The way that a reverse mortgages works is opposite of regular mortgage. The borrower receives payments from the lender in the form of a lump sum, line of credit or monthly payments. The amount that they borrow is against the home needs to be repaid when the borrower has passed away or when the home has been resold.

Of course, there are costs which are involved with taking a reverse mortgage that any potential borrower should be aware of. This is especially true when they decide to take out a line of credit.

Some of the fees which are associated with loans include home appraisals, paperwork fees, mortgage insurance fees, and additional points added to the overall cost of the loan. The costs of taking out a reverse mortgage are higher than that of a traditional mortgage. One of the reasons that this is true is because the time period for receiving repayment is not definite.
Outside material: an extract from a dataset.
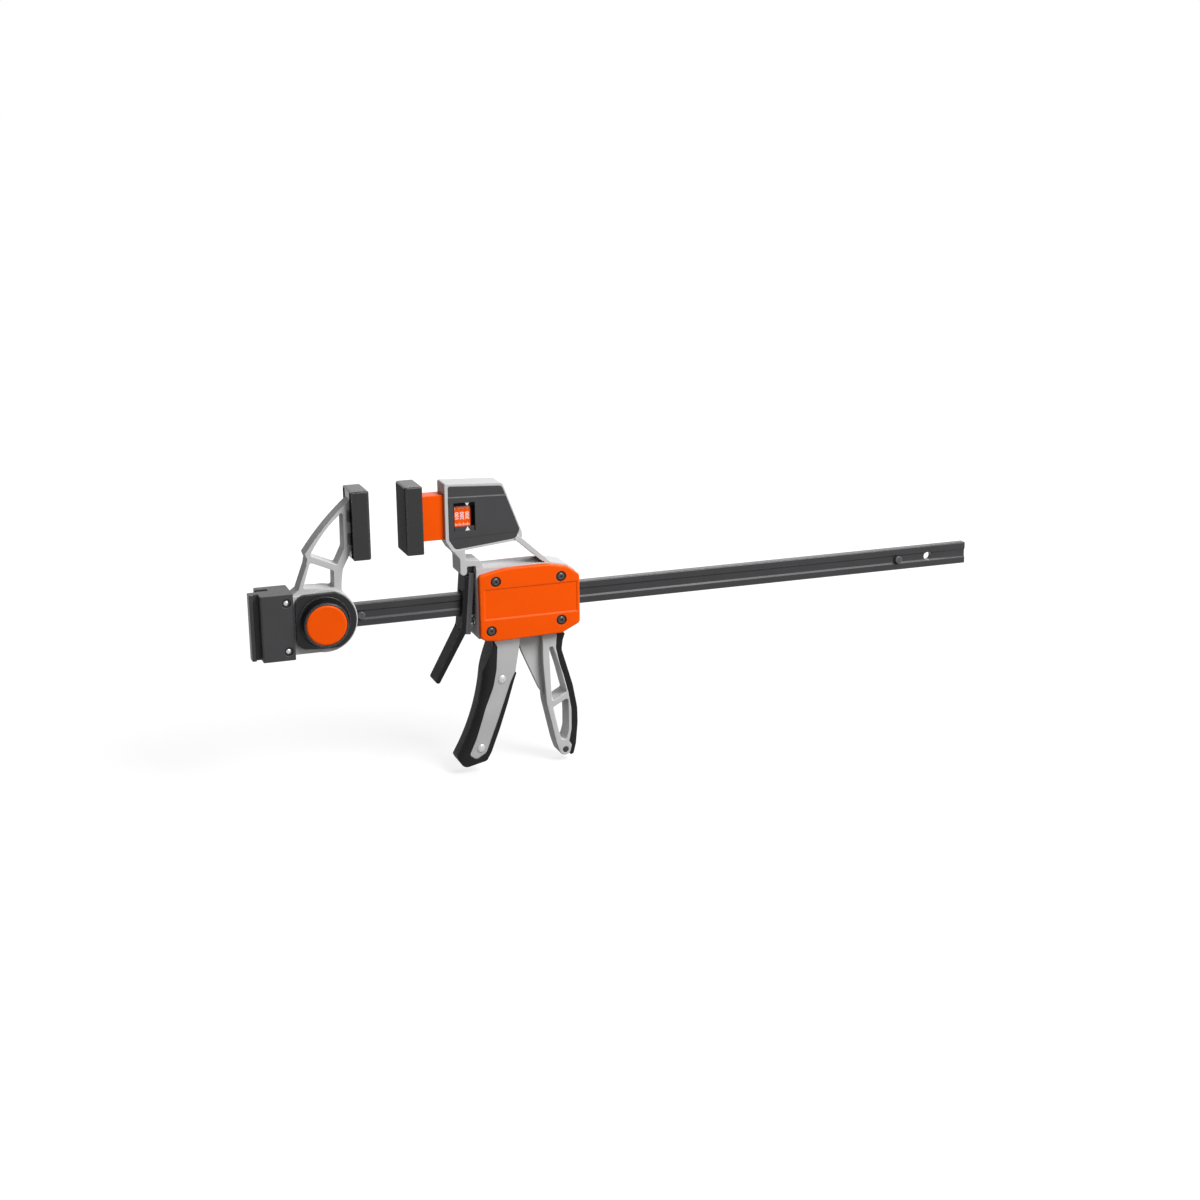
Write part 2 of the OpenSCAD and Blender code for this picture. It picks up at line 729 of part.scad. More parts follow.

The people who usually take out reverse mortgages often choose to take their funds out in the form of a line of credit, which will give the borrower the ability to use the funds by writing checks against the loan. The main advantage of doing this is that the borrower only will use the funds when they are needed. Interest will only develop if the borrower writes the checks. The costs of the loan, however, do apply even if there are not any checks written. If the homeowner takes a line of credit and decides to sell their home without writing a check against the loan, they will not owe any interest or principal but they will lose the money for the cost of the loan.

If you are planning on taking a reverse mortgage, it is important to make sure that you are planning to stay in your home for a long time and that the money is actually necessary. It is great for those who have a certain need for the money, but it can be expensive if you are just looking for some extra retirement money to entertain yourself with.